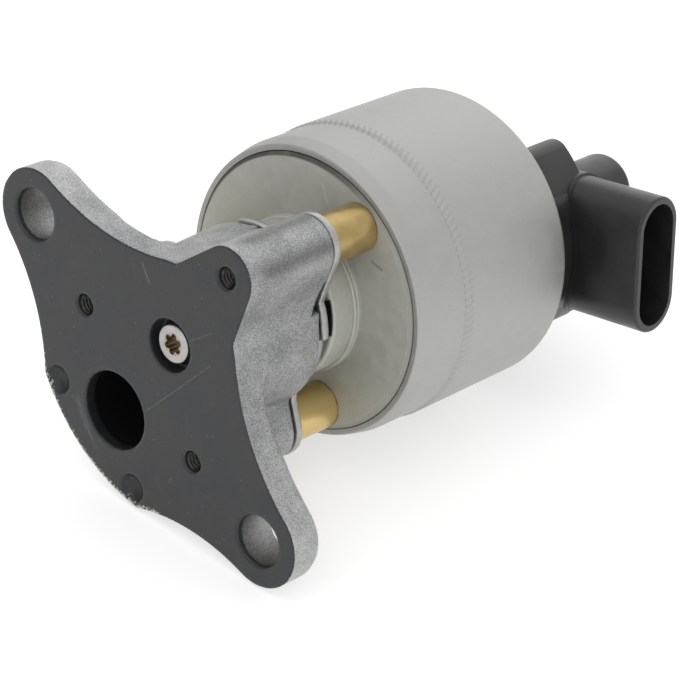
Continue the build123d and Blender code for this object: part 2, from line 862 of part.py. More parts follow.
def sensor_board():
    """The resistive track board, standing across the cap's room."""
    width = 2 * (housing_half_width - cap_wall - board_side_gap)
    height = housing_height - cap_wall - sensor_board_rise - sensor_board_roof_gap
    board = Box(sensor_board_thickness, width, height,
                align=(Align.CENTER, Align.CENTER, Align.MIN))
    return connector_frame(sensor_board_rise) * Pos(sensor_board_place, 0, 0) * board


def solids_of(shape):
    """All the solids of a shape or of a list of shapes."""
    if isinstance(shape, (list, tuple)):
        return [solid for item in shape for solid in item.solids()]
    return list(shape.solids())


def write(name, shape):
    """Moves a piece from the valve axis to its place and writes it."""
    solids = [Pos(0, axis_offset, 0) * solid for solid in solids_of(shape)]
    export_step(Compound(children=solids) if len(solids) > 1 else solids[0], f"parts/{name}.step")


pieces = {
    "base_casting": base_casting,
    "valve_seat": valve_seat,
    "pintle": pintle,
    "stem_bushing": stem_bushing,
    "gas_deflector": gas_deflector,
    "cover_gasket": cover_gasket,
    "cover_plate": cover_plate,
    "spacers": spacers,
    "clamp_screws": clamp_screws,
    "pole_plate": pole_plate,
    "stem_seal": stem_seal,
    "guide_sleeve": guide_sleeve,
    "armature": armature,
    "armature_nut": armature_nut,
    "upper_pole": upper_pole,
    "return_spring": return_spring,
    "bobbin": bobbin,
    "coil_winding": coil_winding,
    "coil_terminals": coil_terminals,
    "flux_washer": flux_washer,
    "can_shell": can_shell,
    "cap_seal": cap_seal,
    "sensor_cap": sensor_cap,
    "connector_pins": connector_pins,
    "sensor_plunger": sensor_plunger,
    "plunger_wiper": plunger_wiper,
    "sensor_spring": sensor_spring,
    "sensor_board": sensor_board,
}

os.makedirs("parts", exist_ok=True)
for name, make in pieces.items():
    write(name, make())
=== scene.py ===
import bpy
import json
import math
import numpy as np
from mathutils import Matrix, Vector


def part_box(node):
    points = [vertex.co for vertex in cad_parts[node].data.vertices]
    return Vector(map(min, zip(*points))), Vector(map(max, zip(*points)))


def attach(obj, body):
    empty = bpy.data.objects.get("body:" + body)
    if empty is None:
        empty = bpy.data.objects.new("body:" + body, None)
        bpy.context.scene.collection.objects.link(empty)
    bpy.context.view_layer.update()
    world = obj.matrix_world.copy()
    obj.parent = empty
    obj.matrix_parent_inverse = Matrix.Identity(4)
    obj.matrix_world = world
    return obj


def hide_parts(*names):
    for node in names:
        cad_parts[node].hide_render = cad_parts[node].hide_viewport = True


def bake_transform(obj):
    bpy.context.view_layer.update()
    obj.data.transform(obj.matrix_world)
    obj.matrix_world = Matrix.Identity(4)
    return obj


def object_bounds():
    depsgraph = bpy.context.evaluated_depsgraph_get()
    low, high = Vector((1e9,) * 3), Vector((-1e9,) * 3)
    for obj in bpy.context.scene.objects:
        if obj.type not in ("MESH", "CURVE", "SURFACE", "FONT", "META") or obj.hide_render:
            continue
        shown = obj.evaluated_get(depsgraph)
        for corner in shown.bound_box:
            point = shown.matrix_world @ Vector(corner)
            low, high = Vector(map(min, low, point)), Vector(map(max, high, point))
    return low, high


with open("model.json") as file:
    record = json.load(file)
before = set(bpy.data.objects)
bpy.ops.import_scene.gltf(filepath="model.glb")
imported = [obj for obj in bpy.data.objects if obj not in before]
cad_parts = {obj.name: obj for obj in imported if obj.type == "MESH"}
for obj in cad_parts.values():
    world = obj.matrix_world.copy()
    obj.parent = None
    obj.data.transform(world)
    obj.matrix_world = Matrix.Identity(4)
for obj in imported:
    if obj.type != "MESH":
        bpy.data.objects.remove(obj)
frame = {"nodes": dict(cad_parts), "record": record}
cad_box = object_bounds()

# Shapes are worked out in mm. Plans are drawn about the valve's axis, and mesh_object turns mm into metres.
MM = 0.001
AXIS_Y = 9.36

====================

Work to do – In the listing above, locate the line containing "export_step(Compound(children=solids) if len(solids)" and the line containing "cad_parts[node].hide_render = cad_parts[node].hide_viewport", then transcribe both and every line between them verbatim.

Solved problem –
    export_step(Compound(children=solids) if len(solids) > 1 else solids[0], f"parts/{name}.step")


pieces = {
    "base_casting": base_casting,
    "valve_seat": valve_seat,
    "pintle": pintle,
    "stem_bushing": stem_bushing,
    "gas_deflector": gas_deflector,
    "cover_gasket": cover_gasket,
    "cover_plate": cover_plate,
    "spacers": spacers,
    "clamp_screws": clamp_screws,
    "pole_plate": pole_plate,
    "stem_seal": stem_seal,
    "guide_sleeve": guide_sleeve,
    "armature": armature,
    "armature_nut": armature_nut,
    "upper_pole": upper_pole,
    "return_spring": return_spring,
    "bobbin": bobbin,
    "coil_winding": coil_winding,
    "coil_terminals": coil_terminals,
    "flux_washer": flux_washer,
    "can_shell": can_shell,
    "cap_seal": cap_seal,
    "sensor_cap": sensor_cap,
    "connector_pins": connector_pins,
    "sensor_plunger": sensor_plunger,
    "plunger_wiper": plunger_wiper,
    "sensor_spring": sensor_spring,
    "sensor_board": sensor_board,
}

os.makedirs("parts", exist_ok=True)
for name, make in pieces.items():
    write(name, make())
=== scene.py ===
import bpy
import json
import math
import numpy as np
from mathutils import Matrix, Vector


def part_box(node):
    points = [vertex.co for vertex in cad_parts[node].data.vertices]
    return Vector(map(min, zip(*points))), Vector(map(max, zip(*points)))


def attach(obj, body):
    empty = bpy.data.objects.get("body:" + body)
    if empty is None:
        empty = bpy.data.objects.new("body:" + body, None)
        bpy.context.scene.collection.objects.link(empty)
    bpy.context.view_layer.update()
    world = obj.matrix_world.copy()
    obj.parent = empty
    obj.matrix_parent_inverse = Matrix.Identity(4)
    obj.matrix_world = world
    return obj


def hide_parts(*names):
    for node in names:
        cad_parts[node].hide_render = cad_parts[node].hide_viewport = True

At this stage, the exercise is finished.